Jared was in his early 20s, autistic, and intellectually challenged with an IQ of 54—a full-grown man with the mind of a troubled child. One day, for no apparent reason, he attacked his mother, and police were called. Jared’s mother watched as her mentally ill son was thrown into a squad car and transported to jail.
A young, sick man went without the mental health care he needed—instead of a hospital bed, he went to a jail cell.
Many of our mentally ill are going without the care they need because of certificate of need laws.
In many places throughout the United States, stories like Jared’s are common. “People who need mental health treatment in many parts of the country can’t get it because of state laws called certificates of need,” Goldwater Institute National Investigative Journalist Mark Flatten says. Under certificate of need laws, government needs to grant permission to open any new treatment facility.
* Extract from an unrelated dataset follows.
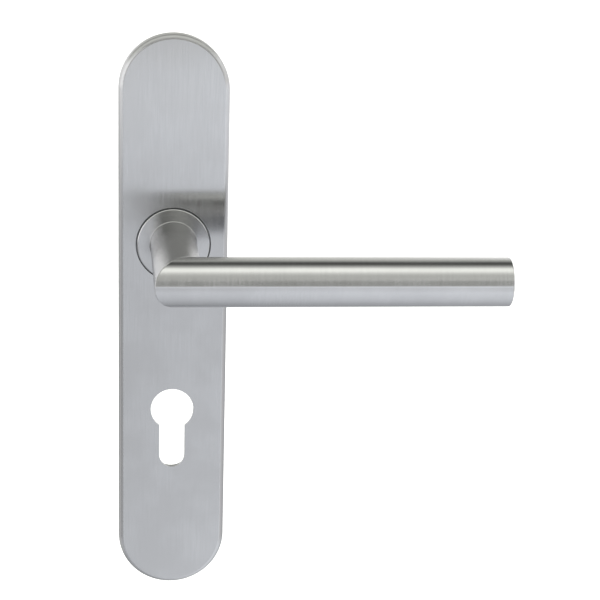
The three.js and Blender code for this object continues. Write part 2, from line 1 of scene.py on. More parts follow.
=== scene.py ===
# %% [markdown]
# # A lever handle on a long backplate
#
# This is one side of a door handle set: a tube lever with a mitred corner, turning in a long
# round-ended plate of brushed stainless steel, with an empty cut-out for a lock cylinder. The
# engineering model gives the sizes, the bodies and the joints. This script makes the surfaces
# that are seen: rounded edges, crisp cut-outs, real screw threads, and the finish of each metal.
#
# Everything is in metres in the model's own frame: +X along the grip, +Z up, and -Y out of the
# door towards the room. The origin is on the spindle's axis in the plane of the door's face.

# %% Load the engineering model
import math
from contextlib import contextmanager

import bmesh
import bpy
from mathutils import Matrix, Vector


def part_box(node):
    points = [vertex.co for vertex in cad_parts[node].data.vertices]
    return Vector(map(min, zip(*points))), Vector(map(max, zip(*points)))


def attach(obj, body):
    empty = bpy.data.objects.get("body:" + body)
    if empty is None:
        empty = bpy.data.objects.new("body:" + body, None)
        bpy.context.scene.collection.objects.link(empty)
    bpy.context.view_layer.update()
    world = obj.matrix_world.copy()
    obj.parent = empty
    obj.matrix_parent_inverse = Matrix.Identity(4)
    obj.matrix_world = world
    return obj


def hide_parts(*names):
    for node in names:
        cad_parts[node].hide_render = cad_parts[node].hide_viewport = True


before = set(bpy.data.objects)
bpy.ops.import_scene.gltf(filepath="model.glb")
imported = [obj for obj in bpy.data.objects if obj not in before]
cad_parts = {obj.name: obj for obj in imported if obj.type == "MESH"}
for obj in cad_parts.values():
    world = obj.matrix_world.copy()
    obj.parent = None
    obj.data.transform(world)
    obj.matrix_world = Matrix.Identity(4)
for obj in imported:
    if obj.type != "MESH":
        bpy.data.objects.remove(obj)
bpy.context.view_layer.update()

# %% [markdown]
# ## Sizes
#
# The large sizes are read from the model's boxes, so the surfaces always fit the model. Only the
# small things that a box can't tell, such as an edge radius, are named here.

# %% Sizes, from the model's boxes and a few named values
MM = 0.001
TINY = 0.001 * MM  # tolerance for comparing places and merging points
CUT = 1 * MM  # how far a cutter runs past the face it opens
GAP = 0.3 * MM  # between parts that are fixed to each other
SLIP = 0.2 * MM  # between faces that slide or only face each other

PLATE_LOW, PLATE_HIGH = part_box("cover_plate")
PLATE_R = PLATE_HIGH.x
COVER_FRONT = PLATE_LOW.y
COVER_WALL = 1.2 * MM
COVER_EDGE_R = 2.0 * MM
HOLE_EDGE_R = 0.22 * MM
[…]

The rationale for these laws is that they’re supposed to control medical costs by limiting the supply of services and facilities to only what is needed. But what they do in reality is protect existing providers from competition—to the detriment of patients who are clearly in need.
Certificate of need laws increase cost, lower quality, and restrict access to mental health care.
Certificate of need laws block would-be healthcare providers from building new treatment facilities, even when there’s a demonstrated need. Take Iowa, one of the many states with certificate of need laws on the books: In Iowa, there is a shortage of mental health facilities that can take care of a person in crisis—a person like Jared. Police officers are forced to crisscross the state to transport such patients to mental health facilities to get the treatment they need. But the time and financial commitment for such trips can be too great for small sheriff’s departments to bear. That means that often, the safest place for someone having a psychotic episode is in a jail cell.
That’s exactly what happened in Jared’s case. He spent days in the county jail, because not a single bed in a mental health facility in the state of Iowa could be located. Yet when a private company sought to build a new mental health facility in Iowa, it was blocked for more than two years by existing providers using certificate of need laws.
Iowa’s certificate of need law made Jared’s situation possible. Jared couldn’t receive mental health care on a timely basis because the supply of hospital bed just wasn’t there. And that scarcity drives up costs and lowers the quality of treatment.
This isn’t hypothetical—it’s real life. A real situation with real people. We are criminalizing our mentally ill. It’s time to change that.